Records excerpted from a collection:
════════════════
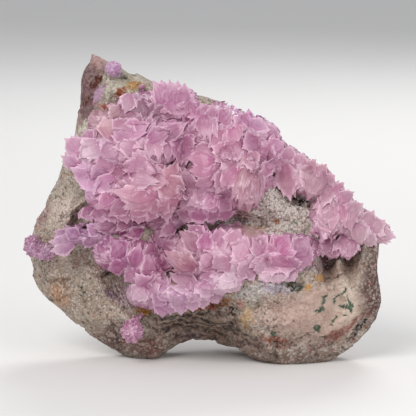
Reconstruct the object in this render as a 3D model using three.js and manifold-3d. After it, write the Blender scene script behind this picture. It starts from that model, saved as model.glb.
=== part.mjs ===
// A cobaltoan calcite specimen: pink, leaf-shaped calcite crystals in radiating clusters that cover the
// front of a loose block of pale carbonate rock. Millimetres, +Z up. The crystals face -Y and the block
// stands on the flat undersides of its two feet.
import * as THREE from "three";
import { mergeVertices } from "three/addons/utils/BufferGeometryUtils.js";
import Module from "manifold-3d";

const wasm = await Module();
wasm.setup();

// Driving dimensions
const rockDepth = 16; // from the widest section to the front, before the lumps
const backDepth = 27; // from the widest section to the back
const centreHeight = 45; // the rock's middle, above the floor
const rimSlant = 0.15; // the right side of the widest section stands nearer the front
const rockFacets = 8; // cuts along each edge of the icosahedron that the rock is shaped from
const sideFullness = 0.7; // how soon the rock reaches its outline, from either pole; 1 is round
const faceFullness = 0.55; // how flat its front and back are; 1 is round
const lumpHeight = 0.75; // of the small lumps all over the rock
const gap = 0.5; // clearance between the crystals and the rock
const crustThickness = 3.5; // the least that a cluster stands clear of the rock under it
const thinnest = 4; // the least depth of rock in front of its widest section, under a cluster
const crustMargin = 1.7; // how far a cluster's hollow in the rock reaches: 1 is the cluster's edge, squared
const moundBack = 0.4; // how deep a mound reaches behind its centre, as a share of its front
const rootSink = 2.2; // how deep a crystal's root sits in its cluster
const leafThickness = 0.34; // of a crystal, from its keel to its edges, as a share of its width
const heartDepth = 6; // how far behind its centre the point lies that a cluster's crystals face away from
const floorSize = 400; // of the block that cuts the feet off flat

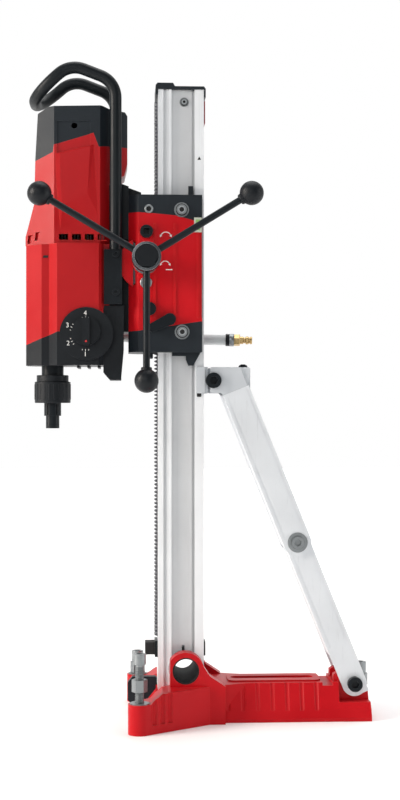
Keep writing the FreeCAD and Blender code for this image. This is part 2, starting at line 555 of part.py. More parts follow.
def bearing_plate():
    plate = prism("z", gear_plan(WALL + 0.1), PLATE_Z0, PLATE_Z1)
    plate = plate.cut(cyl("z", MOTOR_X, 0, 8, 700, 800))
    plate = plate.cut(cyl("z", MID_X, MID_Y, 11, PLATE_Z0 - 1, PLATE_Z1 - 2))
    plate = plate.cut(cyl("z", SPINDLE_X, 0, 20, PLATE_Z0 - 1, PLATE_Z1 - 2))
    plate = plate.cut(cyl("z", SPINDLE_X, 0, 14, 700, 800))
    plate = plate.cut(cyl("z", MID_X, MID_Y, 7, 700, 800))
    return plate


def gearbox_parts():
    outer = prism("z", gear_plan(), GEAR_BOTTOM, GEAR_TOP)
    line = [(-300, 622), (-257, 624), (-203, 645), (-119, 640), (-60, 640), (-60, 500), (-300, 500)]
    low_zone = prism("y", line, -90, 90)
    cavity = prism("z", gear_plan(WALL), GEAR_BOTTOM + 12, GEAR_TOP - 14)
    housing = outer.cut(low_zone).cut(cavity)
    slot = box(-131.6, -116.8, -77, -57, 677, 765)
    slot = slot.common(prism("z", [(-133, -80), (-116, -80), (-116, -58.2), (-133, -66)], 670, 770))
    for cutter in both_sides(slot):
        housing = housing.cut(cutter)
    housing = housing.cut(cyl("z", MOTOR_X, 0, 16.0, GEAR_TOP - 15, GEAR_TOP + 1))
    housing = housing.cut(cyl("y", DIAL_X, KNOB_Z, 7, -90, -50))
    node("gear_housing", housing)

    cover = outer.common(low_zone).cut(cavity)
    cover = union(cover, cyl("z", MID_X, MID_Y, 17, 600, 616))
    cover = union(cover, ring("z", SPINDLE_X, 0, 34, 26, 600, 620).common(prism("z", gear_plan(1), 600, 640)))
    for x, y, r, z in ((MID_X, MID_Y, 13, 604), (SPINDLE_X, 0, 26, 604), (SPINDLE_X, 0, 19, 580)):
        cover = cover.cut(cyl("z", x, y, r, z, 700))
    cover = cover.cut(cyl("y", DIAL_X, KNOB_Z, 7, -90, -50))
    ribs = [box(-240 + 17 * k, -236 + 17 * k, -58, 58, 586, GEAR_BOTTOM + 1).common(
        prism("z", gear_plan(2), 580, 600)) for k in range(7) if abs(-238 + 17 * k - SPINDLE_X) > 33]
    cheek = [(-137, 588), (-117.5, 566), (-99.5, 566), (-95, 615), (-95, 688), (-127, 688), (-137, 640)]
    cheek = prism("y", cheek, 54, 62).cut(prism("z", gear_plan(), 500, 700))
    cover = union(cover, *ribs, *both_sides(cheek))
    node("gear_base_cover", cover)

    shaft_hole = cyl("y", DIAL_X, KNOB_Z, 7, -90, -50)
    node("dial_plate", ring("y", DIAL_X, DIAL_Z, DIAL_R, 7, -79, -75).cut(shaft_hole))
    grip = soften(box(DIAL_X - 5.5, DIAL_X + 5.5, -101, -88, DIAL_Z - 19, DIAL_Z + 26), 3,
                  lambda e: e.BoundBox.YLength > 5)
    knob = union(cyl("y", DIAL_X, KNOB_Z, KNOB_R, -89, -79.4),
                 cyl("y", DIAL_X, KNOB_Z, 6.5, -80, -60), grip)
    node("gear_knob", knob)


def drive_mount():
    side = [(-119, 646), (CAR_FRONT, 646), (CAR_FRONT, 872), (-66, 872), (-66, 880), (-105, 894), (-119, 889)]
    mount = prism("y", side, -38, 38)
    for cutter in both_sides(box(-119.5, -80, 34, 39, 715, 800)):
        mount = mount.cut(cutter)
    for cutter in both_sides(box(CAR_FRONT, -60, 20, 60, 860, 910)):
        mount = mount.cut(cutter)
    mount = union(mount, box(-118, -99, -30, 30, 566, 647))
    mount = mount.cut(box(-103.2, -80, -60.2, -39.8, 713, 804))
    for z0, z1 in ((660, 700), (715, 780), (795, 855)):
        mount = mount.cut(box(-114, -93, -28, 28, z0, z1))
    node("drive_mount", mount)


def motor_parts():
    side = [(-258, GEAR_TOP), (-258, 803), (-243, 857), (-241, 932), (-236.7, 1005), (-219, MOTOR_TOP - 2),
            (-130, MOTOR_TOP), (-115, MOTOR_TOP - 4), (-93, MOTOR_TOP - 6), (-89, 1004), (-89, 925), (-94, 905),
            (-119, 890), (-119, GEAR_TOP)]
    flared = prism("y", side, -80, 80)
    trunk = prism("z", motor_plan(-258), GEAR_TOP, MOTOR_TOP)
    tail = prism("z", mirrored([(-130, -50), (-119, -50), (-100, -42), (-89, -36)]), 890, MOTOR_TOP)
    outer = union(trunk, tail).common(flared)
    hollow = prism("z", motor_plan(-236, 5.0), GEAR_TOP - 1, 1000)
    outer = outer.cut(hollow)
    for cutter in both_sides(box(-205, -150, -67, -64.2, 880, 990)):
        outer = outer.cut(cutter)
    outer = outer.cut(box(SWITCH_X - 13, SWITCH_X + 13, 60, 70, SWITCH_Z - 15, SWITCH_Z + 15))
    zone = cap_zone()
    housing = outer.cut(zone)
    for k in range(4):
        for cutter in both_sides(box(-201 + 21 * k, -186 + 21 * k, -67, -60, 795, 805)):
            housing = housing.cut(cutter)
    core = prism("z", motor_plan(-258, 4.0), 785, 830)
    for x, z in ((-255, 792), (-242.5, 796)):
        slant = prism("y", [(x, z), (x + 8, z), (x + 10, z + 14), (x + 2, z + 14)], -60, -20).cut(core)
        for cutter in both_sides(slant):
            housing = housing.cut(cutter)
    node("motor_housing", housing)
    node("motor_top_cap", outer.common(zone).cut(cyl("y", -176, 982.6, 5, -70, -60.5)))
    bridge = prism("z", motor_plan(-240.5, 5.5), 950, 958).cut(cyl("z", MOTOR_X, 0, 6, 940, 970))
    node("bearing_plates", bearing_plate(), bridge.cut(box(-250, -200, -70, 70, 900, 1000)))


def running_gear():
    node("motor_stator", ring("z", MOTOR_X, 0, 30.5, 22.8, 815, 885))
    rotor = union(cyl("z", MOTOR_X, 0, 22, 818, 882), cyl("z", MOTOR_X, 0, 5.9, 704, 968),
                  cyl("z", MOTOR_X, 0, 13, 896, 916), cyl("z", MOTOR_X, 0, 15, 792, 800))
    blades = []
    for k in range(9):
        blade = box(MOTOR_X + 12, MOTOR_X + 29.5, -1, 1, 792, 806)
        blade.rotate(V(MOTOR_X, 0, 0), V(0, 0, 1), 40 * k)
        blades.append(blade)
    first = math.degrees(math.atan2(MID_Y, MID_X - MOTOR_X))
    pinion = prism("z", gear_outline(1.25, 12, MOTOR_X, 0, first), 704, 727)
    node("motor_rotor", union(rotor, pinion, *blades))
    node("carbon_brushes", *both_sides(box(MOTOR_X - 5, MOTOR_X + 5, 13.2, 34, 900, 912)))
    to_motor = first + 180
    to_spindle = math.degrees(math.atan2(-MID_Y, SPINDLE_X - MID_X))
    big = prism("z", gear_outline(1.25, 42, MID_X, MID_Y, to_motor + 180 / 42), 708, 722)
    small = prism("z", gear_outline(1.5, 13, MID_X, MID_Y, to_spindle), 652, 686)
    node("intermediate_gear", union(cyl("z", MID_X, MID_Y, 6, 605, 739), big, small))
    gear = prism("z", gear_outline(1.5, 42, SPINDLE_X, 0, to_spindle + 180 + 180 / 42), 658, 680)
    spindle = union(cyl("z", SPINDLE_X, 0, 14.3, 506.5, 600), cyl("z", SPINDLE_X, 0, 11.3, 485.6, 506.5),
                    cyl("z", SPINDLE_X, 0, 15, 600, 658), cyl("z", SPINDLE_X, 0, 12, 680, 739), gear)
    spindle = spindle.cut(cyl("z", SPINDLE_X, 0, 4, 480, 640))
    for k in range(6):
        groove = box(12.6, 16, -2, 2, 508, 526)
        groove.rotate(V(0, 0, 0), V(0, 0, 1), 60 * k)
        groove.translate(V(SPINDLE_X, 0, 0))
        spindle = spindle.cut(groove)
    node("spindle", spindle)
    node("spindle_neck", ring("z", SPINDLE_X, 0, 18.4, 14.4, 575, 589.9))
    sleeve = union(cyl("z", SPINDLE_X, 0, 30, 528, 563.5), cyl("z", SPINDLE_X, 0, 26.7, 563.5, 574.6))
    sleeve = sleeve.cut(cyl("z", SPINDLE_X, 0, 14.3 + RUN_FIT, 500, 600))
    sleeve = soften(sleeve, 1.2, lambda e: e.Length > 150)
    node("chuck_sleeve", sleeve)
    bearings = [ring("z", SPINDLE_X, 0, 26, 15 + RUN_FIT, 604, 620),
                ring("z", SPINDLE_X, 0, 20, 12 + RUN_FIT, PLATE_Z0, PLATE_Z1 - 2),
                ring("z", MID_X, MID_Y, 13, 6 + RUN_FIT, 606, 616),
                ring("z", MID_X, MID_Y, 11, 6 + RUN_FIT, PLATE_Z0, PLATE_Z1 - 2),
                ring("z", MOTOR_X, 0, 16, 6, GEAR_TOP - 14, GEAR_TOP - 2)]
    node("ball_bearings", *bearings)


def handle_and_fittings():
    arm = [(HANDLE_X, HANDLE_FOOT), HANDLE_KNEE, HANDLE_CREST, HANDLE_TIP]
    points = [(x, -HANDLE_Y, z) for x, z in arm] + [(x, HANDLE_Y, z) for x, z in reversed(arm)]
    node("handle_tube", swept(rounded_path(points, [38, 40, 52, 52, 40, 38]), HANDLE_R))
    bar = union(box(-127.5, -98, -68, -61, 690, 780), box(-118, -104, -61, -54, 765, 780))
    screws = []
    for z in (773, 710):
        screw = cyl("y", -108, z, 6, -72, -68).cut(prism("y", hexagon(-108, z, 3.4), -73, -70))
        screws += both_sides(screw)
    node("handle_brackets", *both_sides(bar), *screws)
    valve = union(box(-164, -130, 75, 97, 634, 659), cyl("x", 86, 646, 8, -130, -118),
                  cyl("z", -147, 86, 8, 659, 664))
    node("water_valve", valve)
    lever = union(cyl("z", -147, 86, 9, 664.3, 670), box(-147, -112, 82, 90, 665, 670))
    node("water_valve_lever", lever)
    radii = hose_radii(HOSE_ROUTE)
    path = rounded_path(HOSE_ROUTE, radii)
    print("hose arc radii mm", [round(r) for r in radii], "length", round(path.Length, 1))
    node("water_hose", swept(path, HOSE_R))
    last, before = V(*HOSE_ROUTE[-1]), V(*HOSE_ROUTE[-2])
    along = (last - before).normalize()
    ferrule = Part.makeCylinder(11, 15, last, along)
    nut_at, nipple_at = last + along * 15, last + along * 27
    nut = Part.makeCylinder(10.5, 12, nut_at, along)
    nipple = Part.makeCylinder(7, 20, nipple_at, along)
    nipple = nipple.cut(Part.makeCylinder(4, 30, nipple_at + along * 5, along))
    node("hose_coupling", ferrule, union(nut, nipple))
    rocker = box(SWITCH_X - 12, SWITCH_X + 12, 62, 69, SWITCH_Z - 13, SWITCH_Z + 13)
    rocker_pin = cyl("x", 63, SWITCH_Z, 2.5, SWITCH_X - 12, SWITCH_X + 12)
    node("power_switch", union(rocker, rocker_pin))
    gland = union(cyl("y", -172, 1000, 8.5, 66, 76), cyl("y", -172, 1000, 6.5, 76, 92))
    node("cord_gland", gland.cut(cyl("y", -172, 1000, 4, 70, 95)))


base_parts()
column_parts()
brace_parts()
carriage_parts()
carriage_fittings()
feed_parts()
gearbox_parts()
drive_mount()
motor_parts()
running_gear()
handle_and_fittings()
for name, shape in NODES.items():
    problem = "" if shape.isValid() else " INVALID"
    print(name, len(shape.Solids), round(shape.Volume / 1000, 1), "cm3" + problem)
    shape.exportStep(f"parts/{name}.step")
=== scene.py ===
import math

import bmesh
import bpy
from mathutils import Matrix, Vector


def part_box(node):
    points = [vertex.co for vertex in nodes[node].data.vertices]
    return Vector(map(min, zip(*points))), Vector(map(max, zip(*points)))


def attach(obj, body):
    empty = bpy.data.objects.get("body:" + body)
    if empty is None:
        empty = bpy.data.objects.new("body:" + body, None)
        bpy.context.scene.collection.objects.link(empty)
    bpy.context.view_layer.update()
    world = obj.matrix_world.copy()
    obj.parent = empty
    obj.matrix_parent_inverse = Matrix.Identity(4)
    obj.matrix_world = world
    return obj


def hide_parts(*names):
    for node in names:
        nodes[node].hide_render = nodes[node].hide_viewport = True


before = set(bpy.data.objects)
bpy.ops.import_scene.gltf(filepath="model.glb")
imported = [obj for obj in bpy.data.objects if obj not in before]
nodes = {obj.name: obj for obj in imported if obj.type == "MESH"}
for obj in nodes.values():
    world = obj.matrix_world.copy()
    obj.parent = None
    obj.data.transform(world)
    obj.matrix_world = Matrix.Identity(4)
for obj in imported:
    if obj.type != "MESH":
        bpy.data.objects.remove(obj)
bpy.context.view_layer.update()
scene = bpy.context.scene
MM = 0.001


# ---- camera ----
CAMERA_PLACE = (-0.1017, -2.5, 0.533)
CAMERA_TURN = -3.1      # degrees about the vertical
LENS, SENSOR = 66.7, 36


def make_camera():
    data = bpy.data.cameras.new("camera")
    data.lens = LENS
    data.sensor_width = SENSOR
    data.clip_end = 60
    camera = bpy.data.objects.new("camera", data)
    camera.location = CAMERA_PLACE
    camera.rotation_euler = (math.radians(90), 0, math.radians(CAMERA_TURN))
    scene.collection.objects.link(camera)
    scene.camera = camera
    scene.view_settings.view_transform = "Standard"
    scene.view_settings.look = "None"


make_camera()


# ---- shared shapes ----
def add_object(name, data, coat, body):
    """A new piece with its finish in a material slot, and the body it rides on."""
    obj = bpy.data.objects.new(name, data)
    scene.collection.objects.link(obj)
    data.materials.append(MATS[coat])
    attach(obj, body)
    return obj


def mesh_from(name, bm, smooth_angle=None):
    bmesh.ops.recalc_face_normals(bm, faces=bm.faces)
    mesh = bpy.data.meshes.new(name)
    bm.to_mesh(mesh)
    bm.free()
    if smooth_angle is not None:
        mesh.shade_smooth()
        mesh.set_sharp_from_angle(angle=math.radians(smooth_angle))
    return mesh


def add_plate(bm, outline, y0, y1, top=None):
    """A plate in the XZ plane from y0 to y1; a smaller top outline gives it sloping flanks."""
    low = [bm.verts.new((x, y0, z)) for x, z in outline]
    high = [bm.verts.new((x, y1, z)) for x, z in (top or outline)]
    bm.faces.new(low)
    bm.faces.new(high)
    count = len(low)
    for k in range(count):
        bm.faces.new((low[k], low[(k + 1) % count], high[(k + 1) % count], high[k]))


def add_block(bm, middle, size):
    place = Matrix.Translation(middle) @ Matrix.Diagonal((*size, 1))
    bmesh.ops.create_cube(bm, size=1, matrix=place)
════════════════
> **EXERCISE**
Repeat, exactly as they stand above, the lines from the line with "base_parts()" to the line with "LENS, SENSOR = 66.7, 36", both lines included.

> **FINAL RESULT**
base_parts()
column_parts()
brace_parts()
carriage_parts()
carriage_fittings()
feed_parts()
gearbox_parts()
drive_mount()
motor_parts()
running_gear()
handle_and_fittings()
for name, shape in NODES.items():
    problem = "" if shape.isValid() else " INVALID"
    print(name, len(shape.Solids), round(shape.Volume / 1000, 1), "cm3" + problem)
    shape.exportStep(f"parts/{name}.step")
=== scene.py ===
import math

import bmesh
import bpy
from mathutils import Matrix, Vector


def part_box(node):
    points = [vertex.co for vertex in nodes[node].data.vertices]
    return Vector(map(min, zip(*points))), Vector(map(max, zip(*points)))


def attach(obj, body):
    empty = bpy.data.objects.get("body:" + body)
    if empty is None:
        empty = bpy.data.objects.new("body:" + body, None)
        bpy.context.scene.collection.objects.link(empty)
    bpy.context.view_layer.update()
    world = obj.matrix_world.copy()
    obj.parent = empty
    obj.matrix_parent_inverse = Matrix.Identity(4)
    obj.matrix_world = world
    return obj


def hide_parts(*names):
    for node in names:
        nodes[node].hide_render = nodes[node].hide_viewport = True


before = set(bpy.data.objects)
bpy.ops.import_scene.gltf(filepath="model.glb")
imported = [obj for obj in bpy.data.objects if obj not in before]
nodes = {obj.name: obj for obj in imported if obj.type == "MESH"}
for obj in nodes.values():
    world = obj.matrix_world.copy()
    obj.parent = None
    obj.data.transform(world)
    obj.matrix_world = Matrix.Identity(4)
for obj in imported:
    if obj.type != "MESH":
        bpy.data.objects.remove(obj)
bpy.context.view_layer.update()
scene = bpy.context.scene
MM = 0.001


# ---- camera ----
CAMERA_PLACE = (-0.1017, -2.5, 0.533)
CAMERA_TURN = -3.1      # degrees about the vertical
LENS, SENSOR = 66.7, 36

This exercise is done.